What is being asked => Will you repeat only the lines beginning at the one that mentions "for member in" and ending at the one that mentions "frame = import_model()", both of them included, exactly?

═══ Collected material ═══

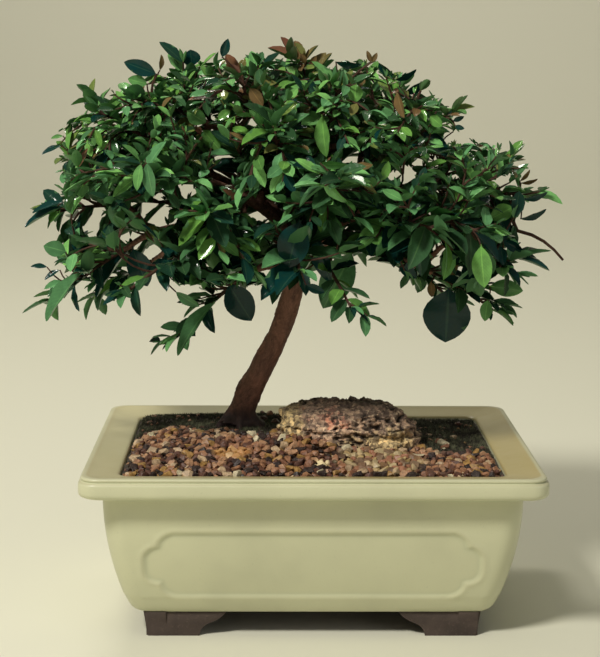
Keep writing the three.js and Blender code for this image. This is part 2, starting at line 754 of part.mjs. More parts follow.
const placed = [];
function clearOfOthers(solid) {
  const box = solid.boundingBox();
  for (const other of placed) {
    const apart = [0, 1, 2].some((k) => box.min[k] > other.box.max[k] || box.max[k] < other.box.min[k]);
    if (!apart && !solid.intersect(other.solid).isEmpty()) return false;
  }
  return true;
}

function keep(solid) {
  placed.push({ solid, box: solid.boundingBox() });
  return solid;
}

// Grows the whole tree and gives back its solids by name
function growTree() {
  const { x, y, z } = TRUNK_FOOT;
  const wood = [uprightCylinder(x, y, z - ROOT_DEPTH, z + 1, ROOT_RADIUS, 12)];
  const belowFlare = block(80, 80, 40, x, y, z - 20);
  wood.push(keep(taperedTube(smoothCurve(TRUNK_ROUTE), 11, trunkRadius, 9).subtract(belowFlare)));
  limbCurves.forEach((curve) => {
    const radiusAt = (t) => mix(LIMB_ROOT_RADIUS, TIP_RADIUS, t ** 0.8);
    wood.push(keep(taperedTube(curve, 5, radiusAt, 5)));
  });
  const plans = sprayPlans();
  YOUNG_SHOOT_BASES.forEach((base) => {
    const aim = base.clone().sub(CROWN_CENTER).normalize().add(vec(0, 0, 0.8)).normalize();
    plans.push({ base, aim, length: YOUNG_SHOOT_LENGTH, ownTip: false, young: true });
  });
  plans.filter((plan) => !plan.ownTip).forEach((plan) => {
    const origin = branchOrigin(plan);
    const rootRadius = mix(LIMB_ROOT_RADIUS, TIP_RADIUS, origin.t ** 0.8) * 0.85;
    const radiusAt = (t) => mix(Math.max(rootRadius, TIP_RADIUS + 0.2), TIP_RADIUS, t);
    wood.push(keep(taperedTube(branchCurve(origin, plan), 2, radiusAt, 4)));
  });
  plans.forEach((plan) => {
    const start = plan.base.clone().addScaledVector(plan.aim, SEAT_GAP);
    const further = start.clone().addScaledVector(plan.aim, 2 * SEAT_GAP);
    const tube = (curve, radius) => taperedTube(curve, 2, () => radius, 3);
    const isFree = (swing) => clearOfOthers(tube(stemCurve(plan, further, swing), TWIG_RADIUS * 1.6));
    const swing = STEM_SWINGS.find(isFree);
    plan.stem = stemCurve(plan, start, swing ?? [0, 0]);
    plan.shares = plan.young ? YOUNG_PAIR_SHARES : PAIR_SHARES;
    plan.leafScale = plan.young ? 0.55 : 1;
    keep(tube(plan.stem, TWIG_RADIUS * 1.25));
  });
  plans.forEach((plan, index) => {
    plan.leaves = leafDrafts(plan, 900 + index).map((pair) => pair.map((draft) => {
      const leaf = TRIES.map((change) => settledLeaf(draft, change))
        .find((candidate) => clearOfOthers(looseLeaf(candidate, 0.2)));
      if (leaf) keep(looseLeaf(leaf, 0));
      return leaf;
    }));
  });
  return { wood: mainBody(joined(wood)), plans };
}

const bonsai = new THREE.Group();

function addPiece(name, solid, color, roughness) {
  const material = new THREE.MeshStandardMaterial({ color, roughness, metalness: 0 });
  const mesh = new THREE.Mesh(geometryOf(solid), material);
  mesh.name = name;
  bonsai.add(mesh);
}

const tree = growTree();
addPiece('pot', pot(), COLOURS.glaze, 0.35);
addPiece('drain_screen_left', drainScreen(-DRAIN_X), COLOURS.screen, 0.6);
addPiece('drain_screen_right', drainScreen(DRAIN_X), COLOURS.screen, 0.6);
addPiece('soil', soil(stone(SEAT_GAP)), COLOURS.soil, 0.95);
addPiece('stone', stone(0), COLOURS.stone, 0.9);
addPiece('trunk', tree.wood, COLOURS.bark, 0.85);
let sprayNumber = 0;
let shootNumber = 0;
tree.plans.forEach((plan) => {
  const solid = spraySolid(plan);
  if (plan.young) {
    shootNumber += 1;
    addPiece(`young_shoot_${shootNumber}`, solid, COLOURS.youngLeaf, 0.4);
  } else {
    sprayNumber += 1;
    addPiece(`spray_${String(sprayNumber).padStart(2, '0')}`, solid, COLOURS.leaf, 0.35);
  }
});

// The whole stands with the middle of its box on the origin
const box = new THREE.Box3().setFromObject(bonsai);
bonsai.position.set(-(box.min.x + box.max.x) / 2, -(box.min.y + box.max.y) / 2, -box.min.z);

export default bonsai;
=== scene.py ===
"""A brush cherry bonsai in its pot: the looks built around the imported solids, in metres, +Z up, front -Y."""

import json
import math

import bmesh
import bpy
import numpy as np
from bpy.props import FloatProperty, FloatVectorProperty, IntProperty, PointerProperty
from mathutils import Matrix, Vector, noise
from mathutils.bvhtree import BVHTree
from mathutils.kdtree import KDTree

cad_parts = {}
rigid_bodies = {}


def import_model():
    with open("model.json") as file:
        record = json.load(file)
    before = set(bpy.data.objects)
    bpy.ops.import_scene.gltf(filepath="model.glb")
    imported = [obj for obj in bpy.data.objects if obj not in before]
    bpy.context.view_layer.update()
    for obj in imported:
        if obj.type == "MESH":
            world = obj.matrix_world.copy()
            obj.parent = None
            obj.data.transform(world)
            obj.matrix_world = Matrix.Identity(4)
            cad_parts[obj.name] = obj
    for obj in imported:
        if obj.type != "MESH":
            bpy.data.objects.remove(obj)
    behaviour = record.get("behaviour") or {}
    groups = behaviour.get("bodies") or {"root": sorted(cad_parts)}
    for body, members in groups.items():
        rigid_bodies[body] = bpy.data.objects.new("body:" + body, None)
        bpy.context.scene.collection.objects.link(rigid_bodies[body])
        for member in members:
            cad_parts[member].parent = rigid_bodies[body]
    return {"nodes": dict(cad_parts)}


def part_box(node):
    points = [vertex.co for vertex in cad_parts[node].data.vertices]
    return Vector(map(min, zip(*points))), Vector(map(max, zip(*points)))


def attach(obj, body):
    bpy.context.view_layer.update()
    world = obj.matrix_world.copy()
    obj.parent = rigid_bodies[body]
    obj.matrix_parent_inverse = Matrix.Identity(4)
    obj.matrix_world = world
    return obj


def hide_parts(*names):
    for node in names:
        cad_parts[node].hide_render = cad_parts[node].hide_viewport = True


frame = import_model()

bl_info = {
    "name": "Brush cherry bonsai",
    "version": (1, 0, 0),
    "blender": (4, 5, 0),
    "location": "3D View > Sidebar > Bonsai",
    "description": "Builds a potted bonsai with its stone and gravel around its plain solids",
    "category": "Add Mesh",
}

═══

Answer to the exercise =>
        for member in members:
            cad_parts[member].parent = rigid_bodies[body]
    return {"nodes": dict(cad_parts)}


def part_box(node):
    points = [vertex.co for vertex in cad_parts[node].data.vertices]
    return Vector(map(min, zip(*points))), Vector(map(max, zip(*points)))


def attach(obj, body):
    bpy.context.view_layer.update()
    world = obj.matrix_world.copy()
    obj.parent = rigid_bodies[body]
    obj.matrix_parent_inverse = Matrix.Identity(4)
    obj.matrix_world = world
    return obj


def hide_parts(*names):
    for node in names:
        cad_parts[node].hide_render = cad_parts[node].hide_viewport = True


frame = import_model()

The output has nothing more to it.